## Problem to solve
Give the number of lines below that contain "code", with no other output.

(Records from a collection)
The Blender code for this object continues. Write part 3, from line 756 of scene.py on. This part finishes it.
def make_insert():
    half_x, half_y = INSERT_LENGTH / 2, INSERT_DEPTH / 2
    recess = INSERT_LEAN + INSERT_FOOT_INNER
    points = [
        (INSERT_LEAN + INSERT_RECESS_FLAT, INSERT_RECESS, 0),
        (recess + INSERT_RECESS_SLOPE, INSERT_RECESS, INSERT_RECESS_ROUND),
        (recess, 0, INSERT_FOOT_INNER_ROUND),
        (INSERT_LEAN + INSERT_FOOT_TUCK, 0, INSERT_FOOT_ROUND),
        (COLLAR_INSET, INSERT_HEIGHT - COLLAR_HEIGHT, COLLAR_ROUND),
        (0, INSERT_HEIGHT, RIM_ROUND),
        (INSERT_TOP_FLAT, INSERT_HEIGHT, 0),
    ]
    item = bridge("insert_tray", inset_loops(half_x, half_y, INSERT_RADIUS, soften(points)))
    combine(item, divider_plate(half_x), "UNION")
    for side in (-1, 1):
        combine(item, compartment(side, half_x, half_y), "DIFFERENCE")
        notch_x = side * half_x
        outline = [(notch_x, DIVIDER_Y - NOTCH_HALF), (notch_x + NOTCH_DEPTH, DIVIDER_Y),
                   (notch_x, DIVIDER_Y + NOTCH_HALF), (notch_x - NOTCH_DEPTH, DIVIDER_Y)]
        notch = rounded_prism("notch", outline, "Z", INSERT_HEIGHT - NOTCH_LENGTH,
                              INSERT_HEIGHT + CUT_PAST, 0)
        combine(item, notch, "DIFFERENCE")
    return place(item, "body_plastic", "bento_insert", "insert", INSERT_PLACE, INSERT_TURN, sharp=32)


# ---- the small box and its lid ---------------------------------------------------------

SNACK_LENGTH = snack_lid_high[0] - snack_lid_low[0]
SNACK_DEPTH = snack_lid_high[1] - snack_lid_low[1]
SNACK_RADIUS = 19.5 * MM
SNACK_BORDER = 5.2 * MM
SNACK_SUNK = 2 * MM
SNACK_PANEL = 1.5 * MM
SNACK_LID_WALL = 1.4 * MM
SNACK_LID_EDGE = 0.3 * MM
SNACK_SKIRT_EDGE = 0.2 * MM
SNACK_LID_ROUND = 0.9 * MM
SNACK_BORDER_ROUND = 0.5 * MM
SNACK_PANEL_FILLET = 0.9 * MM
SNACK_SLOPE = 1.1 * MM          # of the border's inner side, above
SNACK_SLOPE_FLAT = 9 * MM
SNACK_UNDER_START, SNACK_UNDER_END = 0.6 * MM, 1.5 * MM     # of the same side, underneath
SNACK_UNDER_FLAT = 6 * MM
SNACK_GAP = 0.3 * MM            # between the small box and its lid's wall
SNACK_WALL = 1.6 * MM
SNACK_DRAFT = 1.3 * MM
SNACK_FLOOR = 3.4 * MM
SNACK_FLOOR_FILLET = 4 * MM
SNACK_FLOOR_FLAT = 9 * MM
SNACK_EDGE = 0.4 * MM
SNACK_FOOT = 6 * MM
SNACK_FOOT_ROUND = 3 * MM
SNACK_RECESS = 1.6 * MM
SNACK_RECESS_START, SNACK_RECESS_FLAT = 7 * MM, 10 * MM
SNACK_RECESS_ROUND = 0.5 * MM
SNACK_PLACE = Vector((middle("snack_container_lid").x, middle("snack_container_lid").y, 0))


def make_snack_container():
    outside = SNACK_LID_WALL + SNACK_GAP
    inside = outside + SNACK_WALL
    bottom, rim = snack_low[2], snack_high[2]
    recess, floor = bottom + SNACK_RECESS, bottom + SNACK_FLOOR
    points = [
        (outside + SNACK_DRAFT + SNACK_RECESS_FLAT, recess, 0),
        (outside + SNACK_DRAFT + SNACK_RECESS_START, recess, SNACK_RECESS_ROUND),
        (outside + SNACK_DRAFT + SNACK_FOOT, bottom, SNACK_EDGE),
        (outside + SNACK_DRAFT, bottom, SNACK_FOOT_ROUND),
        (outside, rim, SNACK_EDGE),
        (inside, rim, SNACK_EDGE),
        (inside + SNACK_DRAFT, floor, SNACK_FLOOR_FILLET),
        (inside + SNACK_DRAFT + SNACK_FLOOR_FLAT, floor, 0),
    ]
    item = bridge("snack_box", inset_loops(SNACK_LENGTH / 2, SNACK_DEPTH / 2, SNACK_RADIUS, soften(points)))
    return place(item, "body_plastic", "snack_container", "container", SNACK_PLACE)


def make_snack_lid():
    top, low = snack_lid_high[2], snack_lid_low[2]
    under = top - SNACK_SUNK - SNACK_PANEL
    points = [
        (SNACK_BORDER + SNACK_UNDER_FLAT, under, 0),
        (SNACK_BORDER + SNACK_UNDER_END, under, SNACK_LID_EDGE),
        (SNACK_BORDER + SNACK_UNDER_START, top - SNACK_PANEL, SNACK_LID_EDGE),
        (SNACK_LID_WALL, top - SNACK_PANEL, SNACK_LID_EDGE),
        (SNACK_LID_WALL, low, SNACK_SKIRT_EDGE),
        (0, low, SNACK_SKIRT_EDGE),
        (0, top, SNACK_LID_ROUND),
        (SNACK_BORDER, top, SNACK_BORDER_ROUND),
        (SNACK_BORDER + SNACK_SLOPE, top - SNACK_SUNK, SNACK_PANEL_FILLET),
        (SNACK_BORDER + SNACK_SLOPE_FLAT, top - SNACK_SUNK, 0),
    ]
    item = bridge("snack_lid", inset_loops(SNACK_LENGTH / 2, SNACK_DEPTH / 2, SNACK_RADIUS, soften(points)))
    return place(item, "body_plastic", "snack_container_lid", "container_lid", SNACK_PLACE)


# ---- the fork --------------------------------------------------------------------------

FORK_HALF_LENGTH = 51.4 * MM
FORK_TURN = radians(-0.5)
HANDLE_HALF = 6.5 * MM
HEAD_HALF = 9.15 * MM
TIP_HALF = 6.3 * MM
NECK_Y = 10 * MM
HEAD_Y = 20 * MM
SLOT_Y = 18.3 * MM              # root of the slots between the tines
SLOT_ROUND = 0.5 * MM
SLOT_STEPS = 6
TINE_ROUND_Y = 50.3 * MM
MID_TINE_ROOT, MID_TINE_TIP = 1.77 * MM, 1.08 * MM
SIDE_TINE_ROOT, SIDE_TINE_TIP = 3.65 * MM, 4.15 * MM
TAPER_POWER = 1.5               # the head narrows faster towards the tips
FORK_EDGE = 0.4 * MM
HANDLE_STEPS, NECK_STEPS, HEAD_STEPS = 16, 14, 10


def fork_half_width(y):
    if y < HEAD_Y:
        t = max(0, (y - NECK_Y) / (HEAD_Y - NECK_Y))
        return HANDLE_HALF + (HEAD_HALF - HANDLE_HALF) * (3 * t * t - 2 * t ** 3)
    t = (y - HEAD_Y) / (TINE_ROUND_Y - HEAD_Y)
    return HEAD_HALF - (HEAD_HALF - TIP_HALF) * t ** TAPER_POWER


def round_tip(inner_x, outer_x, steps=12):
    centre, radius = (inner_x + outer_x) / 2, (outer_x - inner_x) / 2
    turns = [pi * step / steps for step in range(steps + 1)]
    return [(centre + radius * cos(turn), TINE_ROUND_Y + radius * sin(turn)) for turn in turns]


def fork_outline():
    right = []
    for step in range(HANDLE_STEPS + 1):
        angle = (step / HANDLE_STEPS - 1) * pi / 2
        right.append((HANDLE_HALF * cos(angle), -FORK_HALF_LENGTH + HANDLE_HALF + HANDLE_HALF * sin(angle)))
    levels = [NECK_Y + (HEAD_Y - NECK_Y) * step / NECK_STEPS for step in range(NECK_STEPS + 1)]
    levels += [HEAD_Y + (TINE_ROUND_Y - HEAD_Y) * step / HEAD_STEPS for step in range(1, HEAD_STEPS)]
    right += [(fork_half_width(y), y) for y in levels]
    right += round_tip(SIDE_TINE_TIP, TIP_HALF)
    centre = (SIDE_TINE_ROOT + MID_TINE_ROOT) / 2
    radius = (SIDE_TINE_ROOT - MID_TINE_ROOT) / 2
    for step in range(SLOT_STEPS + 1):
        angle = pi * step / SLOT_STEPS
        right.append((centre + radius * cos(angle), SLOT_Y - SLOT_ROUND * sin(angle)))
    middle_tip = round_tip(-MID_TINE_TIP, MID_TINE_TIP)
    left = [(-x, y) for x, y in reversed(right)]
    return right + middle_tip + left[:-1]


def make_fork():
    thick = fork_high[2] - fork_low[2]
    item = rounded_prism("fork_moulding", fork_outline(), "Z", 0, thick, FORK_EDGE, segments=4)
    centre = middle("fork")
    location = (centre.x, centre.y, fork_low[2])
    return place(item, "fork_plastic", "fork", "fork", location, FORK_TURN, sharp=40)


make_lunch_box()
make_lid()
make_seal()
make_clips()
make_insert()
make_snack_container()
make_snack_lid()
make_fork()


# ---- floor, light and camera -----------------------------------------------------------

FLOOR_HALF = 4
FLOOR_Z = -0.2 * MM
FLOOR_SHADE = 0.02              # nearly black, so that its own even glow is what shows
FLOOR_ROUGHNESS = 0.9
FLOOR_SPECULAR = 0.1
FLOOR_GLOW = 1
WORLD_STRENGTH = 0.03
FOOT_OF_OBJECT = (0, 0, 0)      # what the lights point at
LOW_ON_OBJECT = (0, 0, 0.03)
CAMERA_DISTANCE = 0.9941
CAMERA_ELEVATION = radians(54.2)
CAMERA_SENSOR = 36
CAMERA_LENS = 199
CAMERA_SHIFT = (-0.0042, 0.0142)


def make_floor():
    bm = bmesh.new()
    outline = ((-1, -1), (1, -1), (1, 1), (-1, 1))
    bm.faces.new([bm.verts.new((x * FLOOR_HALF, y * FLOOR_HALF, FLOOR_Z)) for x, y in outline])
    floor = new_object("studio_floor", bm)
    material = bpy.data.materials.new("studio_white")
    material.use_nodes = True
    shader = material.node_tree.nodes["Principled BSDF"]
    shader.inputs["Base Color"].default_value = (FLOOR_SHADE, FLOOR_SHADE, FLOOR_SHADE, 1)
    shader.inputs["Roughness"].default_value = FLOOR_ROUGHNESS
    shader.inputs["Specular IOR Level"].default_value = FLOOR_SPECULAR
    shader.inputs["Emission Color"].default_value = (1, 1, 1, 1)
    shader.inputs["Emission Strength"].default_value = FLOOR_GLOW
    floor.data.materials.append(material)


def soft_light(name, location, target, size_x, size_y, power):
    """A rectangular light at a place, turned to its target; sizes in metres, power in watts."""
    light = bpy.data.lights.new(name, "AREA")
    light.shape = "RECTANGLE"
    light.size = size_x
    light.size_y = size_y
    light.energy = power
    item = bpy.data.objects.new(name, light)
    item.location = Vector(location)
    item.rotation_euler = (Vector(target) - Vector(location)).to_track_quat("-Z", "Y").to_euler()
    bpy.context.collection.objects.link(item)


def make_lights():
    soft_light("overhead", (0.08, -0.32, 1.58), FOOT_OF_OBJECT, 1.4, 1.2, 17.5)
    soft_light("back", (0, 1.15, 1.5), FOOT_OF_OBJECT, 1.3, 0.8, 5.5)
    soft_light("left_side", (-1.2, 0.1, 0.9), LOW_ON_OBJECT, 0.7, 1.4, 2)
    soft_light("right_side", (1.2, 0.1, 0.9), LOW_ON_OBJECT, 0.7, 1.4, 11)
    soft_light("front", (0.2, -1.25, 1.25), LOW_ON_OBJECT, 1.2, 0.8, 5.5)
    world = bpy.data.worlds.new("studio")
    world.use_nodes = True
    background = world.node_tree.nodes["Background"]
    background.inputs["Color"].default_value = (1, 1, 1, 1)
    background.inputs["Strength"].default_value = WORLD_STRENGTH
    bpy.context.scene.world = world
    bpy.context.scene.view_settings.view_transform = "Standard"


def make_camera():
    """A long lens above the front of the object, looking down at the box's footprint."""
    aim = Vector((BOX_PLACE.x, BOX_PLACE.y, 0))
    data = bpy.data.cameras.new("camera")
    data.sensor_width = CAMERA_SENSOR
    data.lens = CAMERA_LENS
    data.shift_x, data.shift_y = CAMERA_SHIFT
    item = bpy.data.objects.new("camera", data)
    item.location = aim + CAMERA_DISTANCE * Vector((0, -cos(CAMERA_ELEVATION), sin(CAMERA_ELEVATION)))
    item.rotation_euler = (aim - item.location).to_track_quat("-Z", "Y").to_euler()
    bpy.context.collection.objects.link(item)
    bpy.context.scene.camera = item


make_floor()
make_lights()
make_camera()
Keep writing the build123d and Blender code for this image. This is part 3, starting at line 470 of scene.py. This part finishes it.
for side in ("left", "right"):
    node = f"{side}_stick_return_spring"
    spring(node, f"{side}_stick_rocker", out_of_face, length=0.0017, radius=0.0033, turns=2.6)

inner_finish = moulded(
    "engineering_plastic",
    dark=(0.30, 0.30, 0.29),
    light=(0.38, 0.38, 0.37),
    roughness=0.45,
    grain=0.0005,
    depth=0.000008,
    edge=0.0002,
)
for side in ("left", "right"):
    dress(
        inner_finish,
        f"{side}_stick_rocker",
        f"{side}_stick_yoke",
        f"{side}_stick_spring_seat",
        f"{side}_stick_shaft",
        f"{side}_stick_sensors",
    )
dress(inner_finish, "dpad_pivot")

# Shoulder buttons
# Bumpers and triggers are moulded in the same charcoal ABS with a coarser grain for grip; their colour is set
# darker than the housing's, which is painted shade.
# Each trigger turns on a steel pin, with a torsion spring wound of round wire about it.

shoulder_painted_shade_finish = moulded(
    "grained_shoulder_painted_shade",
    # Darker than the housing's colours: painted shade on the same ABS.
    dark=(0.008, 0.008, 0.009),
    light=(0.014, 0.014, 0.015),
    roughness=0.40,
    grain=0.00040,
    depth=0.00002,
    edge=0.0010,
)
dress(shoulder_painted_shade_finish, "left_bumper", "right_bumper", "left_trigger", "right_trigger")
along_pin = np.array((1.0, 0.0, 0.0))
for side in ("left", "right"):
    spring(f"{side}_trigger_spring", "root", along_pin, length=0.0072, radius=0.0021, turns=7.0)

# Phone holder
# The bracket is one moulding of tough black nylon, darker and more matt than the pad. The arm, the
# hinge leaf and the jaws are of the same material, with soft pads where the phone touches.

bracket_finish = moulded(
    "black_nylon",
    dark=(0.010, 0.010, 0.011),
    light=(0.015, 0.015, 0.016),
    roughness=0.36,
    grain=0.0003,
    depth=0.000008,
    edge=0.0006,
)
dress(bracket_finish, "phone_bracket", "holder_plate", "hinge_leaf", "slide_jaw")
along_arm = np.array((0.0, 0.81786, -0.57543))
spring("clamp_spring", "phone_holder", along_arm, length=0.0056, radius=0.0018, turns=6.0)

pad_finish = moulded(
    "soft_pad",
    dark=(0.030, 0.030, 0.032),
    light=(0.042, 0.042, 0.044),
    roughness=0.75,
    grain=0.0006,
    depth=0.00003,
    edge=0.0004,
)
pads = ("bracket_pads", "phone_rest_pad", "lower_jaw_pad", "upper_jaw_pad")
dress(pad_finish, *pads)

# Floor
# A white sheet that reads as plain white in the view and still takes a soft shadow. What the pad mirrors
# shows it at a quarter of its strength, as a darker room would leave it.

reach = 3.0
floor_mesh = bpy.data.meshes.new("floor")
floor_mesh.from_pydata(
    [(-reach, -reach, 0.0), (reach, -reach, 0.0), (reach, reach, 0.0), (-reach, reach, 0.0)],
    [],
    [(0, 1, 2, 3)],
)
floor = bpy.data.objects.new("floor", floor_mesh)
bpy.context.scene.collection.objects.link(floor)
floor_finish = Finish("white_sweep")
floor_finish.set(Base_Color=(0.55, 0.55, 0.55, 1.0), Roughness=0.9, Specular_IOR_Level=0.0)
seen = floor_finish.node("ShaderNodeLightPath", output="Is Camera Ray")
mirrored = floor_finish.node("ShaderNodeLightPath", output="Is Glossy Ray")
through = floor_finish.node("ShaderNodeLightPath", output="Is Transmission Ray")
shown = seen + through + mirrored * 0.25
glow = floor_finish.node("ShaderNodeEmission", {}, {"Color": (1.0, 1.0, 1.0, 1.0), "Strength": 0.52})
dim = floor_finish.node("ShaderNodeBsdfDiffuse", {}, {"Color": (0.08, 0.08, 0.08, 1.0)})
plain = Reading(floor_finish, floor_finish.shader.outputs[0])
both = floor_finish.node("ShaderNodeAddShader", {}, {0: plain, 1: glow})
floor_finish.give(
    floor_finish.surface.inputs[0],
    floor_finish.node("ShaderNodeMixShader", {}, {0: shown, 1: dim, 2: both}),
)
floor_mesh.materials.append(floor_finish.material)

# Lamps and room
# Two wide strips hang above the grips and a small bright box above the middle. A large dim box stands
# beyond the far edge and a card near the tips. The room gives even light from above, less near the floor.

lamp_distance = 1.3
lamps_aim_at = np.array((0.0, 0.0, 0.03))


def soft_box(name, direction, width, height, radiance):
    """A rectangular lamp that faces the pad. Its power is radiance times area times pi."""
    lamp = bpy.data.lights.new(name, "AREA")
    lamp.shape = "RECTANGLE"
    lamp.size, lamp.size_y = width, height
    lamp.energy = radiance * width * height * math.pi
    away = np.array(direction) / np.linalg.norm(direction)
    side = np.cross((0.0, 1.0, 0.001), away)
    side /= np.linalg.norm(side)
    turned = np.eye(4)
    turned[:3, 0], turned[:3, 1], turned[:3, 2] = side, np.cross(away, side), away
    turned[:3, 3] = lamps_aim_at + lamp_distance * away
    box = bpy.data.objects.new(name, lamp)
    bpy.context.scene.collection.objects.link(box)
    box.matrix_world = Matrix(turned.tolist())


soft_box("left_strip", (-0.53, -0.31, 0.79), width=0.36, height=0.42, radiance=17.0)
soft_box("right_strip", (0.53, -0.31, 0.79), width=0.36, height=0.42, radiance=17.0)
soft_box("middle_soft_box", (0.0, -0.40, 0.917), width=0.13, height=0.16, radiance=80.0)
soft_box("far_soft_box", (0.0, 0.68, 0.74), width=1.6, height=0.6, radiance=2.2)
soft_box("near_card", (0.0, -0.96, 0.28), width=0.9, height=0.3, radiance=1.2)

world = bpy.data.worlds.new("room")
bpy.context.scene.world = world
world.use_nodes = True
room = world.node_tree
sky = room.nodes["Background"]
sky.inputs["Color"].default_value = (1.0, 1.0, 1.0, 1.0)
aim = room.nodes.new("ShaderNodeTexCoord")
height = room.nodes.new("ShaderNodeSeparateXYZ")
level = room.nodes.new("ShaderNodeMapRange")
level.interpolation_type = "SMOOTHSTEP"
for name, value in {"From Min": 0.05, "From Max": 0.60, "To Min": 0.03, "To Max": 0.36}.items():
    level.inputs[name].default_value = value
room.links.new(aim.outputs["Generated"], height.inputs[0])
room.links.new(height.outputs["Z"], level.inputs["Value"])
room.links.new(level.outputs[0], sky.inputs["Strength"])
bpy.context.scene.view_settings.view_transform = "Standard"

## Exercise response
2